Leadbelly, Let It Shine on Me 

I bought this when I was 12 years old and it changed my life. My parents were very confused why a cross-eyed, pubescent Jewish kid from New Jersey would want to listen to a scratchy old record with songs about the Jim Crow South, Jesus and a square-dance called the Sookie Jump. I’d never heard anything like it. Leadbelly is a world unto himself and he exists outside of all categories. His music moves across racial and cultural lines—blues, country, gospel, rock & roll, folk…it was all of those things and none of them.

He spent years breaking rocks in Angola Prison. He sang about Adolph Hitler, Jean Harlow, Howard Hughes and Roosevelt. He advocated for civil rights, peace in our time, and he sang to school children. He played guitar, piano, accordion, and sometimes just clapped and sang about missing his mother or dealing with racist police officers. They should just call his music ‘America.’

Rolling Stones, Exile on Main Street 

The gold standard of boogie rock & roll. I love the Slim Harpo and Robert Johnson covers—the rare case of a British band covering an older blues number and not losing the feel. Top to bottom, the writing, the playing, the vibes on this record are just so heavy and all-encompassing.

Playing in a band is a strange and mercurial activity, and somehow the Stones were able to capture lightning in a bottle and create a deep world of feeling. Five people go in a room, play three chords over and over, scream and yell, and somehow in the process provide many stellar visions. All of us who toil in the rock & roll field are still riding their lightning.

Sly & the Family Stone, Greatest Hits 

Sly is a genius, and I don’t throw that [word] around lightly. And he had one of the greatest and most diverse bands ever assembled. Call it funk, rock & roll, soul or whatever the fuck ya like, his singles push out beyond all expectation. ‘Everyday People’ is a one-chord boogie that skewers class, race, fashion. All the divisions fall away for Sly. He is for all people and yet he is like no one else on the planet. ‘We got to live together’—words to live by.
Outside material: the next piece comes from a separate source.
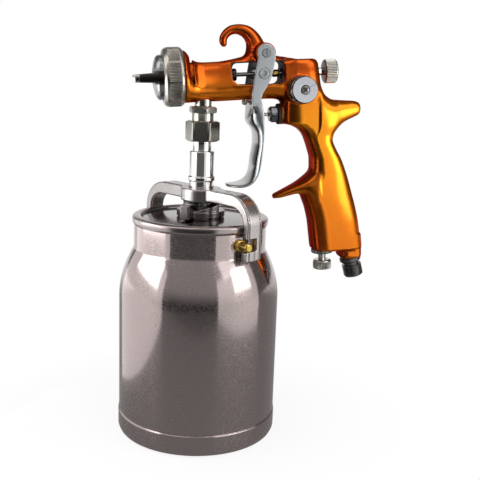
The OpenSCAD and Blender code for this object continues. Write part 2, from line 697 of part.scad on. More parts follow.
// ---- Fan valve on the near side ----
fan_face = -25.6;
module fan_knob() {
    color("gainsboro") on_gun() translate([fan_at[0], 0, fan_at[1]]) rotate([90, 0, 0]) difference() {
        union() {
            knurled(fan_knob_d / 2, 14.8, -fan_face - 1.6, 36, 0.55);
            turned([
                [0, -fan_face - 2.2], [fan_knob_d / 2 - 0.3, -fan_face - 2.2],
                [fan_knob_d / 2 - 0.3, -fan_face - 0.6], [fan_knob_d / 2 - 0.9, -fan_face], [0, -fan_face]
            ]);
        }
        translate([0, 0, -fan_face - 1.4]) cylinder(r = 2.8, h = 3);
        cylinder(r = 1.5, h = 30);
        translate([4.5, -0.2, -fan_face - 0.3]) cube([3, 0.4, 1]);
    }
}
module fan_knob_screw() {
    color("silver") on_gun() translate([fan_at[0], 0, fan_at[1]]) rotate([90, 0, 0]) difference() {
        turned([
            [0, 9], [1.45, 9], [1.45, -fan_face - 1.4], [2.75, -fan_face - 1.4],
            [2.75, -fan_face - 0.3], [0, -fan_face + 0.1]
        ]);
        for (a = [45, 135]) rotate([0, 0, a]) translate([-1.7, -0.35, -fan_face - 0.9])
            cube([3.4, 0.7, 2]);
    }
}
module fan_valve_stem() {
    color("silver") on_gun() translate([fan_at[0], 0, fan_at[1]]) rotate([90, 0, 0]) difference() {
        turned([[0, 2], [0.6, 2], [2.2, 6], [2.2, 14.8], [0, 14.8]]);
        translate([0, 0, 9]) cylinder(r = 1.45, h = 20);
    }
}
module fan_valve_sleeve() {
    color("gray") on_gun() translate([fan_at[0], 0, fan_at[1]]) rotate([90, 0, 0]) turned([
        [2.2 + run, 6], [4.4, 6], [4.4, 13.6], [6.6, 13.6], [6.6, 14.4], [2.2 + run, 14.4]
    ]);
}

// ---- Air flow valve and air inlet under the grip ----
module flow_gland() {
    color("dimgray") on_gun() on_flow() difference() {
        turned([
            [2.5 + run, 8.7], [5, 8.7], [5, 0], [7.3, 0], [7.3, -2], [6.7, -2.7], [2.5 + run, -2.7]
        ]);
        for (i = [0 : 5]) rotate([0, 0, i * 60]) translate([7.6, 0, -3.9])
            cylinder(r = 0.7, h = 3.9, $fn = 24);
    }
}
module flow_valve_stem() {
    color("silver") on_gun() on_flow() turned([
        [0, 17], [1, 17], [2.5, 14.4], [2.5, -8], [0, -8]
    ]);
}
module flow_knob() {
    color("gainsboro") on_gun() on_flow() difference() {
        knurled(flow_knob_d / 2 + 0.1, -13.8, -7.3, 24, 0.5);
        translate([0, 0, -8]) cylinder(r = 2.5, h = 3);
    }
}
// Nipple with a hexagonal collar, a neck and a quarter-inch thread
module air_inlet() {
    color("gray") on_gun() on_inlet() difference() {
        union() {
            along(-7.5, 0.3, 6.25);
            turned_along([[0, 0.3], [7.1, 0.3], [7.1, 2.6], [6.2, 3.4], [5, 3.6], [0, 3.6]]);
            along(3.5, 5.6, 5);
            along(5.4, 12.6, inlet_r);
            turned_along([[0, 12.5], [inlet_r, 12.6], [inlet_r - 0.8, 13.4], [0, 13.4]]);
        }
        along(-9, 15, 3.8);
    }
}
module inlet_seal() {
    color("black") on_gun() on_inlet() turned_along([
        [3.9, -8.9], [6.2, -8.9], [6.2, -7.6], [3.9, -7.6]
    ]);
}

cup_body();
cup_pins();
lid();
lid_gasket();
cam_lever();
yoke();
material_stem();
stem_locknut();
pickup_tube();
stem_seal();
swivel_nut();
fluid_nipple();
gun_body();
fluid_nozzle();
nozzle_gasket();
baffle();
air_cap();
retaining_collar();
needle();
needle_collar();
needle_packing();
packing_nut();
needle_spring();
needle_knob();
trigger();
trigger_bush();
trigger_pivot();
pivot_nut();
passage_plug();
air_valve_body();
air_valve_stem();
air_valve_poppet();
air_valve_spring();
fan_knob();
fan_knob_screw();
fan_valve_stem();
fan_valve_sleeve();
flow_gland();
flow_valve_stem();
flow_knob();
air_inlet();
inlet_seal();
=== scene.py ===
import bmesh
import bpy
import numpy as np
from math import cos, pi, radians, sin
from mathutils import Matrix, Vector


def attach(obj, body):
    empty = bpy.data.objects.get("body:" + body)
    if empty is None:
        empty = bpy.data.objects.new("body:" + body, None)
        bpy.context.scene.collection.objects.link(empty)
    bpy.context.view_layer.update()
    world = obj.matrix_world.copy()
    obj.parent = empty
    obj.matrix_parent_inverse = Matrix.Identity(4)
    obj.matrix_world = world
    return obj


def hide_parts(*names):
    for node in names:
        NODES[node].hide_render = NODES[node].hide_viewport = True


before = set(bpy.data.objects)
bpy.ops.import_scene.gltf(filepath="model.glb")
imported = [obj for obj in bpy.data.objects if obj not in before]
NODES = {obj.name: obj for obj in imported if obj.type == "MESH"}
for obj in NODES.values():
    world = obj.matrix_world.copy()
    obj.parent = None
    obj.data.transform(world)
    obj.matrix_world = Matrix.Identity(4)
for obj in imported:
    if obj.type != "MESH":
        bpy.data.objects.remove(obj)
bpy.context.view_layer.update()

# ------------------------------------------------------------------ places (mm, row frame)
T = lambda x, y, z: Matrix.Translation((x, y, z))
RX = lambda a: Matrix.Rotation(radians(a), 4, "X")
RY = lambda a: Matrix.Rotation(radians(a), 4, "Y")
RZ = lambda a: Matrix.Rotation(radians(a), 4, "Z")
UP = Matrix.Identity(4)
GUN = T(0, 0, 232) @ RY(-4)
ALONG = GUN @ RY(90)
FAN = GUN @ T(58.4, 0, -10.3) @ RX(90)
FLOW = GUN @ T(74.7, 0, -116.3)
INLET = GUN @ T(94.1, 0, -123.2) @ RY(168)
YOKE = RZ(-56.1)


# ------------------------------------------------------------------ materials
ROUGH_VARY = 0.12  # share by which the roughness drifts
BUMP_DEPTH = 0.0002  # metres
HEIGHT_SHADE_LOW, HEIGHT_SHADE_HIGH = 0.1, 0.26  # heights in metres between which the casting's painted light-and-shade colours by height are placed


def material(name, color, metallic=1.0, rough=0.3, stretch=(1, 1, 1), fine=900.0, bump=0.06, vary=0.12,
             cloud=40.0, coat=0.0, aniso=0.0, streak=None, painted_shade=None):
    """Finish with fine grain and broad clouds; painted_shade = (painted shade colour mixed onto
    forward-facing faces, colours by height in metres that paint light and shade).
    """
    m = bpy.data.materials.new(name)
    m.use_nodes = True
    n, link = m.node_tree.nodes, m.node_tree.links
    s = n["Principled BSDF"]
    s.inputs["Metallic"].default_value = metallic
    s.inputs["Coat Weight"].default_value = coat
    s.inputs["Coat Roughness"].default_value = 0.08
    s.inputs["Anisotropic"].default_value = aniso
    s.inputs["Anisotropic Rotation"].default_value = 0.25
    co = n.new("ShaderNodeTexCoord")
    mp = n.new("ShaderNodeMapping")
    mp.inputs["Scale"].default_value = stretch
    link.new(co.outputs["Object"], mp.inputs["Vector"])
    grain = n.new("ShaderNodeTexNoise")
    grain.inputs["Scale"].default_value = fine
    grain.inputs["Detail"].default_value = 4
    link.new(mp.outputs["Vector"], grain.inputs["Vector"])
    large = n.new("ShaderNodeTexNoise")
    large.inputs["Scale"].default_value = cloud
    large.inputs["Detail"].default_value = 3
    link.new(co.outputs["Object"], large.inputs["Vector"])
    mixed = n.new("ShaderNodeMath")
    mixed.operation = "MULTIPLY_ADD"
    mixed.inputs[1].default_value = 0.6
    link.new(grain.outputs["Fac"], mixed.inputs[0])
    half = n.new("ShaderNodeMath")
    half.operation = "MULTIPLY"
    half.inputs[1].default_value = 0.4
    link.new(large.outputs["Fac"], half.inputs[0])
    link.new(half.outputs[0], mixed.inputs[2])
    ramp = n.new("ShaderNodeValToRGB")
    low = tuple(c * (1 - vary) for c in color)
    high = tuple(min(1, c * (1 + vary)) for c in color)
    ramp.color_ramp.elements[0].position, ramp.color_ramp.elements[0].color = 0.3, (*low, 1)
    ramp.color_ramp.elements[1].position, ramp.color_ramp.elements[1].color = 0.7, (*high, 1)
    link.new(mixed.outputs[0], ramp.inputs["Fac"])
    if painted_shade:
        s.inputs["Specular Tint"].default_value = (0.35, 0.12, 0.05, 1)
        # Painted light and shade: the base colour is multiplied by colours set by height, redder and darker
        # at the barrel and golder on the grip.
        lift, place, base = (n.new("ShaderNode" + k) for k in ("MapRange", "SeparateXYZ", "Mix"))
        lift.inputs["From Min"].default_value, lift.inputs["From Max"].default_value = HEIGHT_SHADE_LOW, HEIGHT_SHADE_HIGH
        link.new(co.outputs["Object"], place.inputs[0])
        link.new(place.outputs["Z"], lift.inputs["Value"])
        height_shade = n.new("ShaderNodeValToRGB")
        ends = height_shade.color_ramp.elements
        for k, (z, shade) in enumerate(painted_shade[1]):  # lowest and highest first, as the ramp sorts its stops
            stop = ends[k] if k < 2 else ends.new((z - HEIGHT_SHADE_LOW) / (HEIGHT_SHADE_HIGH - HEIGHT_SHADE_LOW))
            if k < 2:
                stop.position = (z - HEIGHT_SHADE_LOW) / (HEIGHT_SHADE_HIGH - HEIGHT_SHADE_LOW)
            stop.color = (*shade, 1)
        link.new(lift.outputs["Result"], height_shade.inputs["Fac"])
        base.data_type, base.blend_type = "RGBA", "MULTIPLY"
        base.inputs["Factor"].default_value = 1
        link.new(height_shade.outputs["Color"], base.inputs["A"])
        link.new(ramp.outputs["Color"], base.inputs["B"])
        # Painted shade: faces whose normal points towards -X get up to 0.8 of a dark red-brown mixed into the
        # base colour.
        front, turned_away, deep = (n.new("ShaderNode" + k) for k in ("SeparateXYZ", "MapRange", "Mix"))
        link.new(co.outputs["Normal"], front.inputs[0])
        link.new(front.outputs["X"], turned_away.inputs["Value"])
        turned_away.inputs["From Min"].default_value = -0.15
        turned_away.inputs["From Max"].default_value = -0.55
        turned_away.inputs["To Max"].default_value = 0.8
        deep.data_type = "RGBA"
        link.new(turned_away.outputs["Result"], deep.inputs["Factor"])
        link.new(base.outputs["Result"], deep.inputs["A"])
        deep.inputs["B"].default_value = (*painted_shade[0], 1)
        link.new(deep.outputs["Result"], s.inputs["Base Color"])
    else:
        link.new(ramp.outputs["Color"], s.inputs["Base Color"])
    rr = n.new("ShaderNodeMapRange")
    rr.inputs["From Min"].default_value = 0.49 if streak else 0.3
    rr.inputs["From Max"].default_value = 0.62 if streak else 0.7
    rr.inputs["To Min"].default_value = streak[0] if streak else max(0.02, rough * (1 - ROUGH_VARY))
    rr.inputs["To Max"].default_value = streak[1] if streak else rough * (1 + ROUGH_VARY)
    link.new((grain if streak else large).outputs["Fac"], rr.inputs["Value"])
    link.new(rr.outputs["Result"], s.inputs["Roughness"])
    if bump:
        b = n.new("ShaderNodeBump")
        b.inputs["Strength"].default_value = bump
        b.inputs["Distance"].default_value = BUMP_DEPTH
        link.new(grain.outputs["Fac"], b.inputs["Height"])
        link.new(b.outputs["Normal"], s.inputs["Normal"])
    return m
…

Big Maybelle, The Complete Okeh Sessions

I try to spread the gospel about Big Maybelle to anyone who will listen. It’s a crime how little attention she is given. Her voice could blow a house down. This woman just did not need a microphone, she was that powerful. Her songs are dirty, sexy, dark and outrageous. She sang the original ‘Whole Lotta Shakin Goin’ On’ and it’s even more salacious and phallic than Jerry Lee’s version. And she could take a treacly little ballad like ‘Candy’ and turn it into pure romance.  When I grow up, I wanna sound like Big Maybelle.